De quoi ouvrir les appétits chez les sénateurs socialistes. « Le groupe sera compliqué demain. Il est très partagé » prévient Patrick Kanner. Certains de ses ex-« camarades » attendent de pied ferme l’ancienne responsable du courant de la Gauche socialiste, qu’elle animait dans les années 90 avec un certain Jean-Luc Mélenchon. Elle entend aujourd’hui se rapprocher du leader de la France insoumise pour les européennes, après avoir créé un nouveau parti avec le MRC.
Sollicitée, Marie-Noëlle Lienemann n’a pas souhaité répondre sur ses intentions. La sénatrice ne s’exprimera pas avant demain.
Quitter le groupe ?
Reste le précédent, pas plus tard que la semaine dernière, de la sénatrice Sophie Taillé-Polian. Elle quitte aussi le PS pour rejoindre Génération.s, le mouvement de Benoît Hamon, tout en restant membre du groupe socialiste. « Sophie a fait l’objet d’un vote favorable à une très grande majorité. Elle n’a exprimé aucune insulte à l’égard du PS » fait valoir Patrick Kanner.

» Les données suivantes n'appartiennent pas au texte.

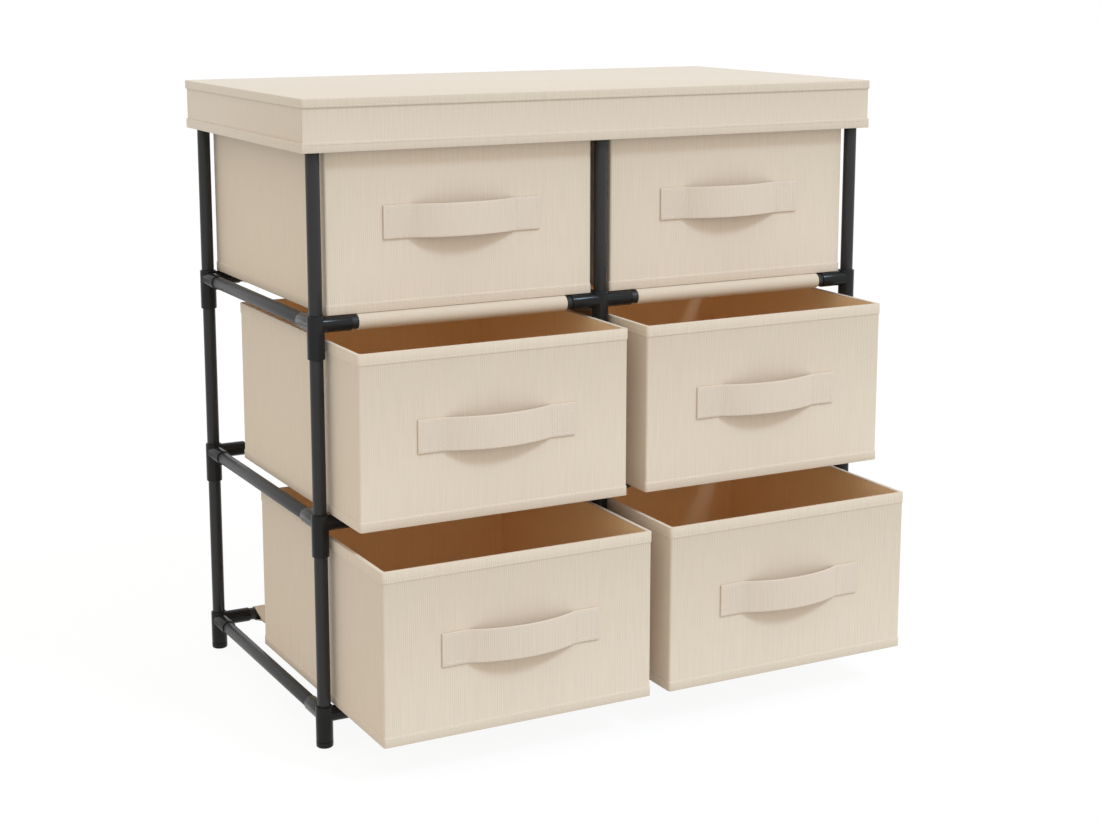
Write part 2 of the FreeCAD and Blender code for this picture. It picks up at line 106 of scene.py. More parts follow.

Une autre solution, peut-être plus simple et cohérente, se présente pour Marie-Noëlle Lienemann : quitter tout simplement le groupe PS. Elle aurait la possibilité de rejoindre les cinq sénateurs non-inscrits. Mais on l’imagine mal se retrouver aux côtés du seul sénateur FN, Stéphane Ravier. Le groupe RDSE a lui accueilli les écologistes Ronan Dantec ou Joël Labbé, mais il est pour l’essentiel composé de Radicaux, sensibles à la politique d’Emmanuel Macron. Reste le groupe communiste (communiste républicain citoyen et écologiste) qui accueille déjà la sénatrice EELV Esther Benbassa ou Guillaume Gontard, écologiste proche des communistes. Pour Marie-Noëlle Lienemann, dont les positions sur les questions économiques et sociales la rapprochent des sénateurs PCF, ce ne serait finalement qu’anticiper le rapprochement des gauches, au sein d’« un nouveau front populaire », qu’elle appelle de ses vœux.